:: Task instructions ::
Extract the listing below in full, unchanged.

:: Collected data ::
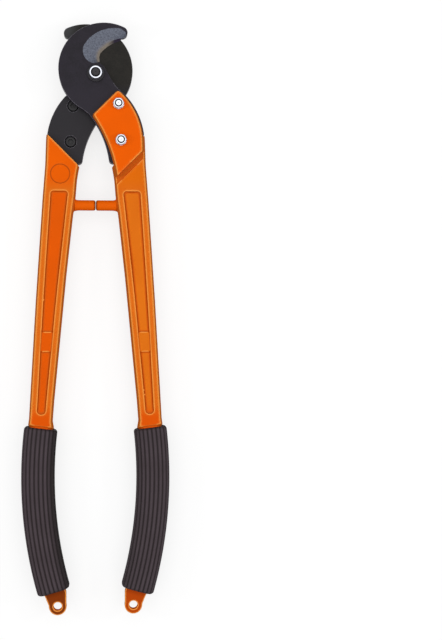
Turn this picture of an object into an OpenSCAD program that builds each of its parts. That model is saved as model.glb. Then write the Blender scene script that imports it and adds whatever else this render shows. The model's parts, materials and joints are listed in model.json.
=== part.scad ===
// Two-hand cable shear: two hooked blades on one pivot, two cast handles.
// Each half is drawn as the right one and turned over for the left one.
// In here the pivot is at x = 0, y = 0 and the blades' shear plane is z = 0.

/* [Blades] */
// Thickness of each blade and its tang
blade_t = 9; // [7:0.5:12]
// Radius of the round back of each blade
back_r = 46.8; // [45:0.2:50]
// Sideways place of the centre of the round back
back_x = 9.2; // [8:0.2:11]
// Lengthwise place of the centre of the round back
back_y = 4.8; // [3:0.2:6]
// Radius of the rounded end of the hook
nose_r = 5.6; // [4:0.1:6]
// Height that the short cutting bevel takes
edge_bevel_h = 4; // [2:0.5:5]
// Width of the short cutting bevel
edge_bevel_w = 2.2; // [1:0.1:3]
// Gap between the two blades
shear_gap = 0.1; // [0.05:0.05:0.3]

/* [Tangs] */
// Radius of the tang's outer edge
tang_outer_r = 72; // [70:0.5:76]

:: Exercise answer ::
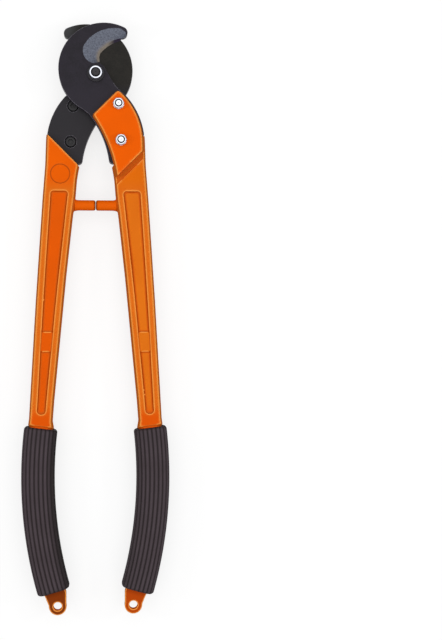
Turn this picture of an object into an OpenSCAD program that builds each of its parts. That model is saved as model.glb. Then write the Blender scene script that imports it and adds whatever else this render shows. The model's parts, materials and joints are listed in model.json.
=== part.scad ===
// Two-hand cable shear: two hooked blades on one pivot, two cast handles.
// Each half is drawn as the right one and turned over for the left one.
// In here the pivot is at x = 0, y = 0 and the blades' shear plane is z = 0.

/* [Blades] */
// Thickness of each blade and its tang
blade_t = 9; // [7:0.5:12]
// Radius of the round back of each blade
back_r = 46.8; // [45:0.2:50]
// Sideways place of the centre of the round back
back_x = 9.2; // [8:0.2:11]
// Lengthwise place of the centre of the round back
back_y = 4.8; // [3:0.2:6]
// Radius of the rounded end of the hook
nose_r = 5.6; // [4:0.1:6]
// Height that the short cutting bevel takes
edge_bevel_h = 4; // [2:0.5:5]
// Width of the short cutting bevel
edge_bevel_w = 2.2; // [1:0.1:3]
// Gap between the two blades
shear_gap = 0.1; // [0.05:0.05:0.3]

/* [Tangs] */
// Radius of the tang's outer edge
tang_outer_r = 72; // [70:0.5:76]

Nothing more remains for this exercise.